• **Written exercise**
Quote the data below in full, please, without altering anything.

· · · ·

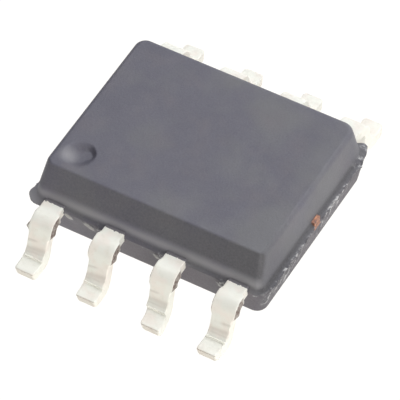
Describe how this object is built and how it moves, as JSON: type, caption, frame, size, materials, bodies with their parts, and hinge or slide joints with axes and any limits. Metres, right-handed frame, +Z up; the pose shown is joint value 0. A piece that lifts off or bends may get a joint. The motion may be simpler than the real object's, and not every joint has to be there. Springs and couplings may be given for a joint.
{
  "type": "small-outline integrated circuit package",
  "caption": "Surface-mount chip: grey moulded body with a bevelled edge and a pin 1 dimple, and gull-wing leads along two sides.",
  "frame": {"origin": "on the seating plane of the solder feet, under the middle of the body", "axes": "+X along the lead rows, with pin 1 at -X on the -Y side; +Y across the rows towards pins 5 to 8; +Z up, away from the board"},
  "size_m": [0.005, 0.006, 0.0016],
  "materials": {
    "mould_compound": "fine matte moulded epoxy compound",
    "tin_plate": "satin matte tin plating",
    "copper": "bare cut copper alloy",
    "silver_epoxy": "dull silver-filled adhesive",
    "silicon": "smooth sawn silicon",
    "gold": "bright drawn wire"
  },
  "bodies": {
    "root": {"moulded_body": "mould_compound", "lead_1": "tin_plate", "lead_2": "tin_plate", "lead_3": "tin_plate", "lead_4": "tin_plate", "lead_5": "tin_plate", "lead_6": "tin_plate", "lead_7": "tin_plate", "lead_8": "tin_plate", "die_paddle": "copper", "die_attach": "silver_epoxy", "silicon_die": "silicon", "bond_wire_1": "gold", "bond_wire_2": "gold", "bond_wire_3": "gold", "bond_wire_4": "gold", "bond_wire_5": "gold", "bond_wire_6": "gold", "bond_wire_7": "gold", "bond_wire_8": "gold"}
  },
  "joints": []
}
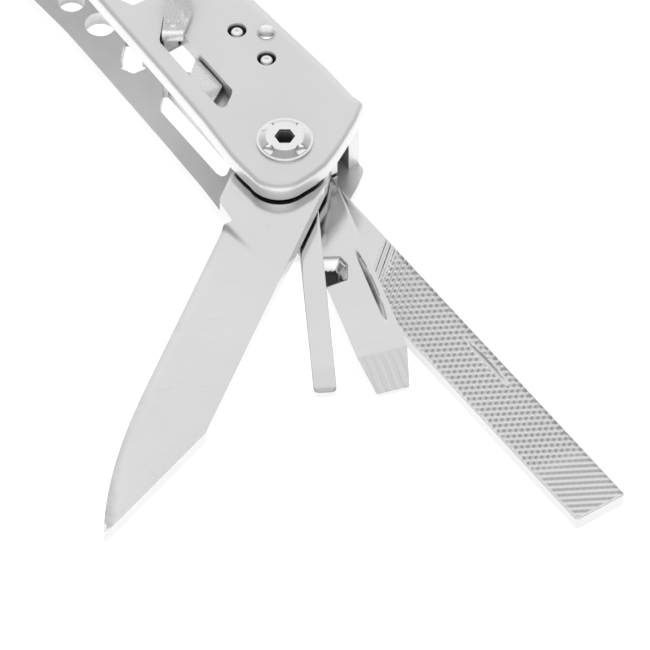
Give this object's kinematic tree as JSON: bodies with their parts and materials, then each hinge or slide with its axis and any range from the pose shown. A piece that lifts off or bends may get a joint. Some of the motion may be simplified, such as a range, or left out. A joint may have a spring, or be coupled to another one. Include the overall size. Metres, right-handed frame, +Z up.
{
  "type": "multi tool",
  "caption": "Folding plier multi tool with channel handles and fanned blades, drivers, openers, saw and file, all on real pivots.",
  "frame": {"origin": "on the surface that the tool lies on, under the middle of the fanned tool's box", "axes": "+Y along the closed jaws, +Z up through the two walls of the handles, +X from the left handle to the right handle"},
  "size_m": [0.2235, 0.207, 0.0232],
  "materials": {
    "handle_steel": "satin blasted stainless sheet",
    "tool_steel": "fine satin ground stainless",
    "bright_steel": "polished stainless",
    "spring_steel": "rolled spring strip",
    "jaw_steel": "satin cast and ground steel"
  },
  "bodies": {
    "handle_a": {"handle_a": "handle_steel", "tool_bolt_a": "bright_steel", "tool_nut_a": "bright_steel", "tool_washers_a": "bright_steel", "back_spring_a": "spring_steel", "spring_rivet_a": "bright_steel", "spring_pins_a": "bright_steel", "head_bolt_a": "bright_steel", "head_nut_a": "bright_steel", "head_spacers_a": "bright_steel"},
    "lock_a": {"lock_slider_a": "spring_steel"},
    "knife": {"knife": "tool_steel"},
    "small_driver": {"small_driver": "tool_steel"},
    "bottle_opener": {"bottle_opener": "tool_steel"},
    "file": {"file": "tool_steel"},
    "handle_b": {"handle_b": "handle_steel", "tool_bolt_b": "bright_steel", "tool_nut_b": "bright_steel", "tool_washers_b": "bright_steel", "back_spring_b": "spring_steel", "spring_rivet_b": "bright_steel", "spring_pins_b": "bright_steel", "head_bolt_b": "bright_steel", "head_nut_b": "bright_steel", "head_spacers_b": "bright_steel"},
    "lock_b": {"lock_slider_b": "spring_steel"},
    "saw": {"saw": "tool_steel"},
    "phillips_driver": {"phillips_driver": "tool_steel"},
    "can_opener": {"can_opener": "tool_steel"},
    "serrated_blade": {"serrated_blade": "tool_steel"},
    "jaw_a": {"jaw_a": "jaw_steel", "jaw_rivet": "bright_steel"},
    "jaw_b": {"jaw_b": "jaw_steel"}
  },
  "joints": [
    {"name": "fold_a", "type": "hinge", "parent": "handle_a", "child": "jaw_a", "pos_m": [-0.011, 0.05347, 0.0094], "axis": [0, 0, -1], "range_deg": [-162.5, 0]},
    {"name": "jaw_open", "type": "hinge", "parent": "jaw_a", "child": "jaw_b", "pos_m": [0, 0.06847, 0.0094], "axis": [0, 0, 1], "range_deg": [0, 35]},
    {"name": "fold_b", "type": "hinge", "parent": "jaw_b", "child": "handle_b", "pos_m": [0.011, 0.05347, 0.0094], "axis": [0, 0, -1], "range_deg": [-162.5, 0]},
    {"name": "knife_open", "type": "hinge", "parent": "handle_a", "child": "knife", "pos_m": [-0.04153, -0.03337, 0.0094], "axis": [0, 0, 1], "range_deg": [-125, 55]},
    {"name": "small_driver_open", "type": "hinge", "parent": "handle_a", "child": "small_driver", "pos_m": [-0.04153, -0.03337, 0.0094], "axis": [0, 0, 1], "range_deg": [-149.5, 30.5]},
    {"name": "bottle_opener_open", "type": "hinge", "parent": "handle_a", "child": "bottle_opener", "pos_m": [-0.04153, -0.03337, 0.0094], "axis": [0, 0, 1], "range_deg": [-163, 17]},
    {"name": "file_open", "type": "hinge", "parent": "handle_a", "child": "file", "pos_m": [-0.04153, -0.03337, 0.0094], "axis": [0, 0, 1], "range_deg": [-180, 0]},
    {"name": "lock_slide_a", "type": "slide", "parent": "handle_a", "child": "lock_a", "axis": [-0.3007, -0.9537, 0], "range_m": [0, 0.002]},
    {"name": "saw_open", "type": "hinge", "parent": "handle_b", "child": "saw", "pos_m": [0.04153, -0.03337, 0.0094], "axis": [0, 0, -1], "range_deg": [-125, 55]},
    {"name": "phillips_driver_open", "type": "hinge", "parent": "handle_b", "child": "phillips_driver", "pos_m": [0.04153, -0.03337, 0.0094], "axis": [0, 0, -1], "range_deg": [-149.5, 30.5]},
    {"name": "can_opener_open", "type": "hinge", "parent": "handle_b", "child": "can_opener", "pos_m": [0.04153, -0.03337, 0.0094], "axis": [0, 0, -1], "range_deg": [-163, 17]},
    {"name": "serrated_blade_open", "type": "hinge", "parent": "handle_b", "child": "serrated_blade", "pos_m": [0.04153, -0.03337, 0.0094], "axis": [0, 0, -1], "range_deg": [-180, 0]},
    {"name": "lock_slide_b", "type": "slide", "parent": "handle_b", "child": "lock_b", "axis": [0.3007, -0.9537, 0], "range_m": [0, 0.002]}
  ]
}
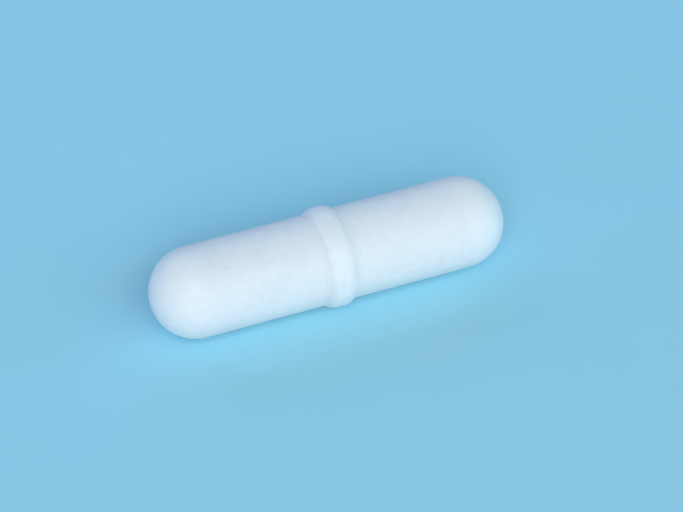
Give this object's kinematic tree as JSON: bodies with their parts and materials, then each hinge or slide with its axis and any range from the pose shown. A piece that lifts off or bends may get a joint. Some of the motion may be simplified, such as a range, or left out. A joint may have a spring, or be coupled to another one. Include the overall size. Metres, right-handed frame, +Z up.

· · · ·

• **Written reply**
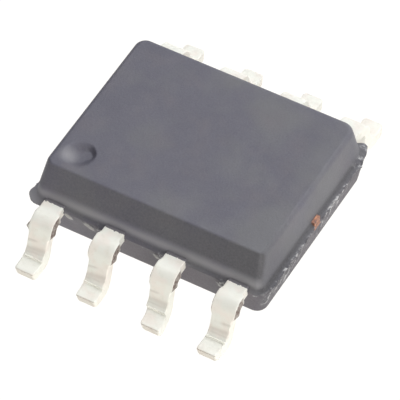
Describe how this object is built and how it moves, as JSON: type, caption, frame, size, materials, bodies with their parts, and hinge or slide joints with axes and any limits. Metres, right-handed frame, +Z up; the pose shown is joint value 0. A piece that lifts off or bends may get a joint. The motion may be simpler than the real object's, and not every joint has to be there. Springs and couplings may be given for a joint.
{
  "type": "small-outline integrated circuit package",
  "caption": "Surface-mount chip: grey moulded body with a bevelled edge and a pin 1 dimple, and gull-wing leads along two sides.",
  "frame": {"origin": "on the seating plane of the solder feet, under the middle of the body", "axes": "+X along the lead rows, with pin 1 at -X on the -Y side; +Y across the rows towards pins 5 to 8; +Z up, away from the board"},
  "size_m": [0.005, 0.006, 0.0016],
  "materials": {
    "mould_compound": "fine matte moulded epoxy compound",
    "tin_plate": "satin matte tin plating",
    "copper": "bare cut copper alloy",
    "silver_epoxy": "dull silver-filled adhesive",
    "silicon": "smooth sawn silicon",
    "gold": "bright drawn wire"
  },
  "bodies": {
    "root": {"moulded_body": "mould_compound", "lead_1": "tin_plate", "lead_2": "tin_plate", "lead_3": "tin_plate", "lead_4": "tin_plate", "lead_5": "tin_plate", "lead_6": "tin_plate", "lead_7": "tin_plate", "lead_8": "tin_plate", "die_paddle": "copper", "die_attach": "silver_epoxy", "silicon_die": "silicon", "bond_wire_1": "gold", "bond_wire_2": "gold", "bond_wire_3": "gold", "bond_wire_4": "gold", "bond_wire_5": "gold", "bond_wire_6": "gold", "bond_wire_7": "gold", "bond_wire_8": "gold"}
  },
  "joints": []
}
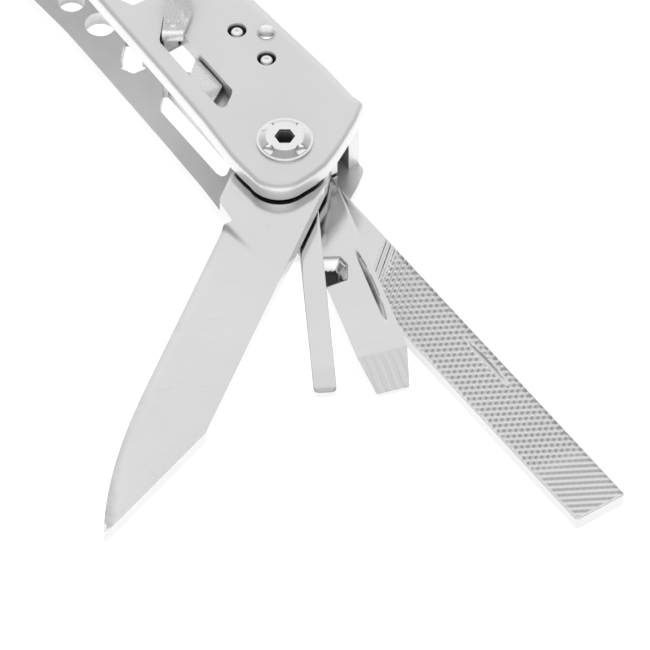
Give this object's kinematic tree as JSON: bodies with their parts and materials, then each hinge or slide with its axis and any range from the pose shown. A piece that lifts off or bends may get a joint. Some of the motion may be simplified, such as a range, or left out. A joint may have a spring, or be coupled to another one. Include the overall size. Metres, right-handed frame, +Z up.
{
  "type": "multi tool",
  "caption": "Folding plier multi tool with channel handles and fanned blades, drivers, openers, saw and file, all on real pivots.",
  "frame": {"origin": "on the surface that the tool lies on, under the middle of the fanned tool's box", "axes": "+Y along the closed jaws, +Z up through the two walls of the handles, +X from the left handle to the right handle"},
  "size_m": [0.2235, 0.207, 0.0232],
  "materials": {
    "handle_steel": "satin blasted stainless sheet",
    "tool_steel": "fine satin ground stainless",
    "bright_steel": "polished stainless",
    "spring_steel": "rolled spring strip",
    "jaw_steel": "satin cast and ground steel"
  },
  "bodies": {
    "handle_a": {"handle_a": "handle_steel", "tool_bolt_a": "bright_steel", "tool_nut_a": "bright_steel", "tool_washers_a": "bright_steel", "back_spring_a": "spring_steel", "spring_rivet_a": "bright_steel", "spring_pins_a": "bright_steel", "head_bolt_a": "bright_steel", "head_nut_a": "bright_steel", "head_spacers_a": "bright_steel"},
    "lock_a": {"lock_slider_a": "spring_steel"},
    "knife": {"knife": "tool_steel"},
    "small_driver": {"small_driver": "tool_steel"},
    "bottle_opener": {"bottle_opener": "tool_steel"},
    "file": {"file": "tool_steel"},
    "handle_b": {"handle_b": "handle_steel", "tool_bolt_b": "bright_steel", "tool_nut_b": "bright_steel", "tool_washers_b": "bright_steel", "back_spring_b": "spring_steel", "spring_rivet_b": "bright_steel", "spring_pins_b": "bright_steel", "head_bolt_b": "bright_steel", "head_nut_b": "bright_steel", "head_spacers_b": "bright_steel"},
    "lock_b": {"lock_slider_b": "spring_steel"},
    "saw": {"saw": "tool_steel"},
    "phillips_driver": {"phillips_driver": "tool_steel"},
    "can_opener": {"can_opener": "tool_steel"},
    "serrated_blade": {"serrated_blade": "tool_steel"},
    "jaw_a": {"jaw_a": "jaw_steel", "jaw_rivet": "bright_steel"},
    "jaw_b": {"jaw_b": "jaw_steel"}
  },
  "joints": [
    {"name": "fold_a", "type": "hinge", "parent": "handle_a", "child": "jaw_a", "pos_m": [-0.011, 0.05347, 0.0094], "axis": [0, 0, -1], "range_deg": [-162.5, 0]},
    {"name": "jaw_open", "type": "hinge", "parent": "jaw_a", "child": "jaw_b", "pos_m": [0, 0.06847, 0.0094], "axis": [0, 0, 1], "range_deg": [0, 35]},
    {"name": "fold_b", "type": "hinge", "parent": "jaw_b", "child": "handle_b", "pos_m": [0.011, 0.05347, 0.0094], "axis": [0, 0, -1], "range_deg": [-162.5, 0]},
    {"name": "knife_open", "type": "hinge", "parent": "handle_a", "child": "knife", "pos_m": [-0.04153, -0.03337, 0.0094], "axis": [0, 0, 1], "range_deg": [-125, 55]},
    {"name": "small_driver_open", "type": "hinge", "parent": "handle_a", "child": "small_driver", "pos_m": [-0.04153, -0.03337, 0.0094], "axis": [0, 0, 1], "range_deg": [-149.5, 30.5]},
    {"name": "bottle_opener_open", "type": "hinge", "parent": "handle_a", "child": "bottle_opener", "pos_m": [-0.04153, -0.03337, 0.0094], "axis": [0, 0, 1], "range_deg": [-163, 17]},
    {"name": "file_open", "type": "hinge", "parent": "handle_a", "child": "file", "pos_m": [-0.04153, -0.03337, 0.0094], "axis": [0, 0, 1], "range_deg": [-180, 0]},
    {"name": "lock_slide_a", "type": "slide", "parent": "handle_a", "child": "lock_a", "axis": [-0.3007, -0.9537, 0], "range_m": [0, 0.002]},
    {"name": "saw_open", "type": "hinge", "parent": "handle_b", "child": "saw", "pos_m": [0.04153, -0.03337, 0.0094], "axis": [0, 0, -1], "range_deg": [-125, 55]},
    {"name": "phillips_driver_open", "type": "hinge", "parent": "handle_b", "child": "phillips_driver", "pos_m": [0.04153, -0.03337, 0.0094], "axis": [0, 0, -1], "range_deg": [-149.5, 30.5]},
    {"name": "can_opener_open", "type": "hinge", "parent": "handle_b", "child": "can_opener", "pos_m": [0.04153, -0.03337, 0.0094], "axis": [0, 0, -1], "range_deg": [-163, 17]},
    {"name": "serrated_blade_open", "type": "hinge", "parent": "handle_b", "child": "serrated_blade", "pos_m": [0.04153, -0.03337, 0.0094], "axis": [0, 0, -1], "range_deg": [-180, 0]},
    {"name": "lock_slide_b", "type": "slide", "parent": "handle_b", "child": "lock_b", "axis": [0.3007, -0.9537, 0], "range_m": [0, 0.002]}
  ]
}
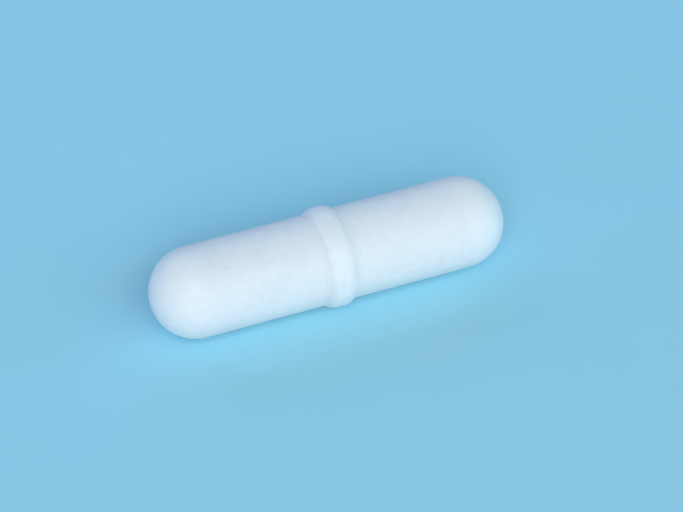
Give this object's kinematic tree as JSON: bodies with their parts and materials, then each hinge or slide with its axis and any range from the pose shown. A piece that lifts off or bends may get a joint. Some of the motion may be simplified, such as a range, or left out. A joint may have a spring, or be coupled to another one. Include the overall size. Metres, right-handed frame, +Z up.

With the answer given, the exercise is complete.